AA man: "Well, I'm sure your bag is full of so many heavy books from studying our language, and you've done so well! Let me go ask my colleague if perhaps we can waive your luggage fee since your books are so heavy since you are such a good student and speak such beautiful French."

moi: (finally gets the hint)

And yes, he was able to waive the fee. Isn't that so sweet?! What a perfect final interaction to end my time in France. What a dear man. I do love how excited French people get when they hear an American who speaks French. I'm especially glad because you may remember that I was quite broke at this point in my life.

After an uneventful flight, I arrived home in Texas on a hot, sunny afternoon.

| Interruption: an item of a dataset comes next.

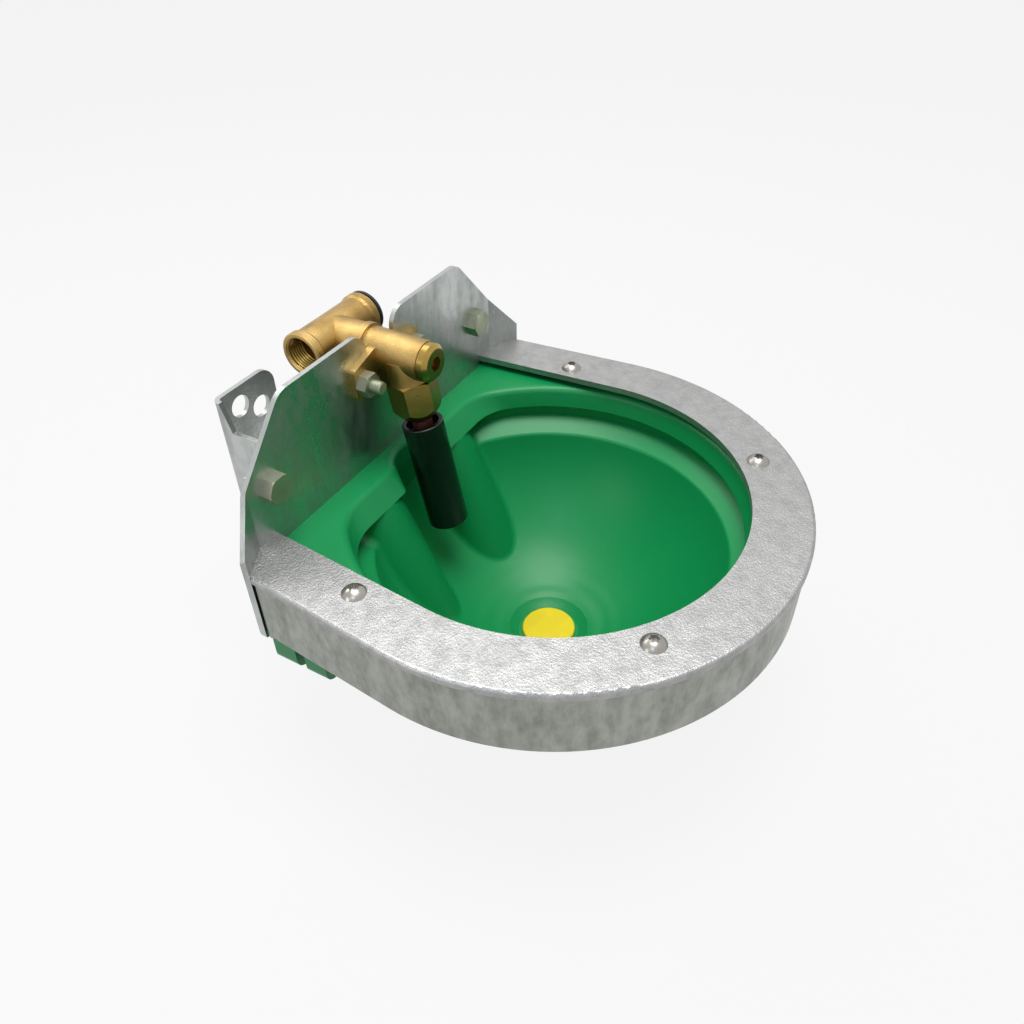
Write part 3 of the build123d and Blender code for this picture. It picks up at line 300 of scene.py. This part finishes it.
def galvanised(name, bright, dull, roughness, spread, cloud_mm, run, pebble_mm, relief_mm):
    """Zinc skin: grey clouds of one size, drawn out downwards by the run and a little paler by crystals,
    rougher by the spread where dull, under pebbles of another size and height."""
    material, tree, skin = shader(name, bright, 1.0, roughness)
    where = add(tree, "TexCoord").outputs["Object"]
    drained = add(tree, "Mapping", {"Vector": where, "Scale": (1.0, 1.0, 1.0 / run)}).outputs[0]
    cloud_size = {"Scale": 1000.0 / cloud_mm, "Detail": 6.0, "Roughness": 0.65}
    clouds = add(tree, "TexNoise", {"Vector": drained, **cloud_size}).outputs["Fac"]
    crystals = add(tree, "TexVoronoi", {"Vector": where, "Scale": 1000.0 / CRYSTAL_MM}).outputs["Distance"]
    patch = add(tree, "Math", {0: crystals, 1: CRYSTAL_SHARE}, operation="MULTIPLY").outputs[0]
    both = add(tree, "Math", {0: clouds, 1: patch}, operation="ADD").outputs[0]
    tone = add(tree, "MapRange", {"Value": both, "From Min": 0.38, "From Max": 0.7}).outputs[0]
    two_tones(tree, skin, tone, dull, bright)
    rough = add(tree, "MapRange", {"Value": tone, "To Min": roughness + spread, "To Max": roughness})
    tree.links.new(rough.outputs[0], skin.inputs["Roughness"])
    raised_grain(tree, skin, where, pebble_mm, relief_mm, detail=3.0, wildness=0.6)
    return material


# Thick, quickly frozen zinc: pale and even, broken into small bright dimples.
ring_zinc = galvanised(
    "pebbly galvanised steel", "a9a9a8", "929392",
    roughness=0.38, spread=0.1, cloud_mm=7.0, run=1.0, pebble_mm=1.2, relief_mm=0.34,
)
finish_node("guard_ring", ring_zinc)

# Zinc that drained down a standing strip: greyer, in soft streaks.
skirt_zinc = galvanised(
    "cloudy galvanised steel", "a2a39d", "858981",
    roughness=0.42, spread=0.1, cloud_mm=9.0, run=2.5, pebble_mm=2.2, relief_mm=0.26,
)
for part in ("guard_skirt", "guard_welds"):
    finish_node(part, skirt_zinc)

# Zinc on flat sheet: smooth enough to mirror the green basin softly, with long pale streaks.
sheet_zinc = galvanised(
    "smooth galvanised sheet", "b9bcba", "979c99",
    roughness=0.24, spread=0.24, cloud_mm=16.0, run=3.5, pebble_mm=5.0, relief_mm=0.14,
)
for part in ("back_plate", "wall_bracket_left", "wall_bracket_right"):
    finish_node(part, sheet_zinc)

# ---- Screws, bolts, nuts, washers and the valve's steel ----
# Stainless button heads in the ring, and the stem, spring, spring washer and strainer inside the valve.
# Zinc-plated hex bolts, nuts and washers through the plate.

# Stainless, cold headed: bright, with one sharp highlight on each dome.
stainless = speckled(
    "bright stainless steel", "a5a29c", "8f8c86",
    metallic=1.0, roughness=0.26, grain_mm=1.2, relief_mm=0.02,
)
for part in ("ring_screws", "valve_stem", "spring_washer", "valve_spring", "inlet_strainer"):
    finish_node(part, stainless)

# Electroplated zinc: a thin, slightly yellow-green film, softer than the stainless.
zinc_plate = speckled(
    "zinc-plated steel", "a7ab98", "8c907c",
    metallic=1.0, roughness=0.42, grain_mm=1.5, relief_mm=0.05,
)
for part in ("bracket_bolts", "bracket_nuts", "flange_bolts", "flange_washers", "flange_nuts"):
    finish_node(part, zinc_plate)

# ---- Brass valve and tee ----
# The valve body and the tee are cast in brass, tumbled and left bare.  The outlet nut, the regulating
# screw and the ring's thread inserts are turned from bar.
TARNISH_MM = 22.2


def brass(name, bright, dull, roughness, grain_mm, relief_mm):
    """Bare brass: cloudy tarnish over a cast or turned grain of a stated size and height."""
    material, tree, skin = shader(name, bright, 1.0, roughness)
    where = add(tree, "TexCoord").outputs["Object"]
    clouds = add(tree, "TexNoise", {"Vector": where, "Scale": 1000.0 / TARNISH_MM, "Detail": 4.0})
    share = {"Value": clouds.outputs["Fac"], "From Min": 0.3, "From Max": 0.7}
    two_tones(tree, skin, add(tree, "MapRange", share).outputs[0], dull, bright)
    raised_grain(tree, skin, where, grain_mm, relief_mm, detail=3.0, wildness=0.6)
    return material


# Sand cast: pale, soft highlights broken by the sandy grain.
cast_brass = brass(
    "cast brass", "c3a568", "967845",
    roughness=0.34, grain_mm=0.8, relief_mm=0.26,
)
for part in ("valve_body", "tee"):
    finish_node(part, cast_brass)

# Turned: smoother and a little deeper in colour.
turned_brass = brass(
    "turned brass", "b79a58", "8f7539",
    roughness=0.26, grain_mm=2.0, relief_mm=0.05,
)
for part in ("outlet_nut", "regulating_screw", "ring_inserts"):
    finish_node(part, turned_brass)

# ---- Cut threads ----
# The pipe thread in the open end of the tee, and the bolt ends that stand out of their nuts: helical
# ridges, cut in the brass and rolled on the zinc-plated steel.
PIPE_PITCH_MM = 1.814
PIPE_WALL_MM = 10.37
PIPE_ROOT_MM = 10.27
PIPE_CREST_MM = 9.3
PIPE_SPAN_MM = (-28.3, -14.7)
TEE_AXIS = (-0.038, 0.0695)
BOLT_RIDGE_MM = 0.2
BOLT_SKIN_MM = 0.6
BOLT_TIP_MM = 0.6
ROUND_STEPS = 48
ROWS_A_PITCH = 6


def closed_band(name, radius, along, axis, centre, material):
    """A ring-shaped skin from two grids in mm, (rows, steps round): each point sits at its radius, turned
    by its step's angle about the axis line through the centre, and at its distance along that axis.  Rows
    and steps both close on themselves, and six times the volume inside tells which way the faces look."""
    rows, steps = radius.shape
    angle = np.linspace(0.0, 2 * np.pi, steps, endpoint=False)
    others = [k for k in range(3) if k != axis]
    points = np.zeros((rows, steps, 3))
    points[..., others[0]] = centre[0] + radius * np.cos(angle) / 1000.0
    points[..., others[1]] = centre[1] + radius * np.sin(angle) / 1000.0
    points[..., axis] = along / 1000.0
    row, step = np.meshgrid(np.arange(rows), np.arange(steps), indexing="ij")
    here = row * steps + step
    right = row * steps + (step + 1) % steps
    below = (row + 1) % rows * steps + step
    corner = (row + 1) % rows * steps + (step + 1) % steps
    quads = np.stack([here, right, corner, below], axis=-1).reshape(-1, 4)
    flat = points.reshape(-1, 3)
    a, b, c, d = (flat[quads[:, k]] for k in range(4))
    inside = (a * (np.cross(b, c) + np.cross(c, d))).sum()
    if inside < 0:
        quads = quads[:, ::-1]
    mesh = bpy.data.meshes.new(name)
    mesh.from_pydata(flat.tolist(), [], quads.tolist())
    mesh.polygons.foreach_set("use_smooth", np.ones(len(quads), dtype=bool))
    mesh.materials.append(material)
    piece = bpy.data.objects.new(name, mesh)
    bpy.context.collection.objects.link(piece)
    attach(piece, "unit")


def thread(name, radii, pitch, span, axis, centre, material):
    """Helical ridge: radius = root + (crest - root) * triangle wave of (distance/pitch + angle/turn),
    fading out over the last pitch at each end, with a plain cylinder behind it.  The radii are those of
    the cylinder, the root and the crest, in mm."""
    back, root, crest = radii
    rows = int(abs(span[1] - span[0]) / pitch * ROWS_A_PITCH) + 1
    along = np.linspace(span[0], span[1], rows)[:, None]
    turn = np.linspace(0.0, 1.0, ROUND_STEPS, endpoint=False)[None, :]
    phase = (along / pitch + turn) % 1.0
    fade = np.clip(np.minimum(along - span[0], span[1] - along) / pitch, 0.0, 1.0)
    ridge = root + (crest - root) * (1.0 - np.abs(2.0 * phase - 1.0)) * fade
    backing = np.full((rows, ROUND_STEPS), back)
    radius = np.concatenate([ridge, backing[::-1]])
    level = np.broadcast_to(along, ridge.shape)
    place = np.concatenate([level, level[::-1]])
    closed_band(name, radius, place, axis, centre, material)


pipe_radii = (PIPE_WALL_MM, PIPE_ROOT_MM, PIPE_CREST_MM)
thread("inlet_thread", pipe_radii, PIPE_PITCH_MM, PIPE_SPAN_MM, 0, TEE_AXIS, turned_brass)


def bolt_end_threads(bolts, nuts, pitch, crest, towards_wall):
    """A thread on the free end of each of two bolts, from its nut's face to just short of its tip.  A nut
    stands with two flats level, so it is 2 / sqrt(3) as wide as it is high, and the bolt runs through its
    middle."""
    low, high = np.array(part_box(bolts)) * 1000.0
    nut_low, nut_high = np.array(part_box(nuts)) * 1000.0
    half_wide = (nut_high[2] - nut_low[2]) / math.sqrt(3)
    height = (nut_high[2] + nut_low[2]) / 2000.0
    free = (nut_high[1], high[1] - BOLT_TIP_MM) if towards_wall else (low[1] + BOLT_TIP_MM, nut_low[1])
    radii = (crest - BOLT_SKIN_MM, crest - BOLT_RIDGE_MM, crest)
    for side, middle in (("left", nut_low[0] + half_wide), ("right", nut_high[0] - half_wide)):
        name = bolts + "_thread_" + side
        thread(name, radii, pitch, free, 1, (middle / 1000.0, height), zinc_plate)


bolt_end_threads("flange_bolts", "flange_nuts", pitch=1.25, crest=4.12, towards_wall=False)
bolt_end_threads("bracket_bolts", "bracket_nuts", pitch=1.5, crest=5.12, towards_wall=True)

# ---- Tube, its holder and the tee's plug ----
# A length of black polyethylene pipe pushed over a red-brown rubber holder, which the valve's stem carries.
# The plug in the tee's unused end is moulded in black nylon.

# Extruded polyethylene: black and glossy, with one long highlight down the tube.
pipe_black = speckled(
    "extruded black polyethylene", "0e1010", "0a0c0c",
    metallic=0.0, roughness=0.16, grain_mm=6.0, relief_mm=0.03,
)
finish_node("actuator_tube", pipe_black)

# Nylon: a softer black than the tube's, with a broad dull highlight.
nylon = speckled(
    "moulded black nylon", "191a1c", "121315",
    metallic=0.0, roughness=0.42, grain_mm=1.2, relief_mm=0.04,
)
finish_node("tee_plug", nylon)

# Soft rubber: a dark rust red, matt.
red_rubber = speckled(
    "red-brown rubber", "55281b", "3f1c13",
    metallic=0.0, roughness=0.5, grain_mm=1.0, relief_mm=0.05,
)
finish_node("tube_holder", red_rubber)

bpy.context.scene.view_settings.view_transform = "Standard"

I was expecting my family to be there, but instead, my best friends surprised me! (My parents had an event of my brother's to attend; he was graduating high school the following Sunday.)

with Amy... do you see that large Sonic Diet Dr Pepper, EZ ice?! 

with Shannon, Maddie, and Belle

with all of my girls! (and my giant suitcase)

These are the same best friends who had thrown me my bon voyage party in September. I wasn't expecting them to be there at the airport, but I was so glad they were! It was perfect. We headed out to meet my family for TexMex (of course), and all was right in the world. Or at least, all was back to my normal. I was exhausted, but I was home. (I also kept thinking, "HAS EVERYTHING ALWAYS BEEN SO BIG?!" Seriously. Everything is huge in the States/Texas. The cars. The roads. The buildings. The sky. The parking lots. HUGE.)

Facebook status from the evening of May 23rd

And that, mes amis, is the end of this particular story. Sometimes I still can't believe it all happened. I'm so grateful. I can't believe this was and is my life. I filled out all the paperwork, met all the people, survived all the strikes, sometimes scavenged for all the food, went all the places, spent all the money, ate all the pastries, and lived all of the adventures.

I thought I could France. And so I did.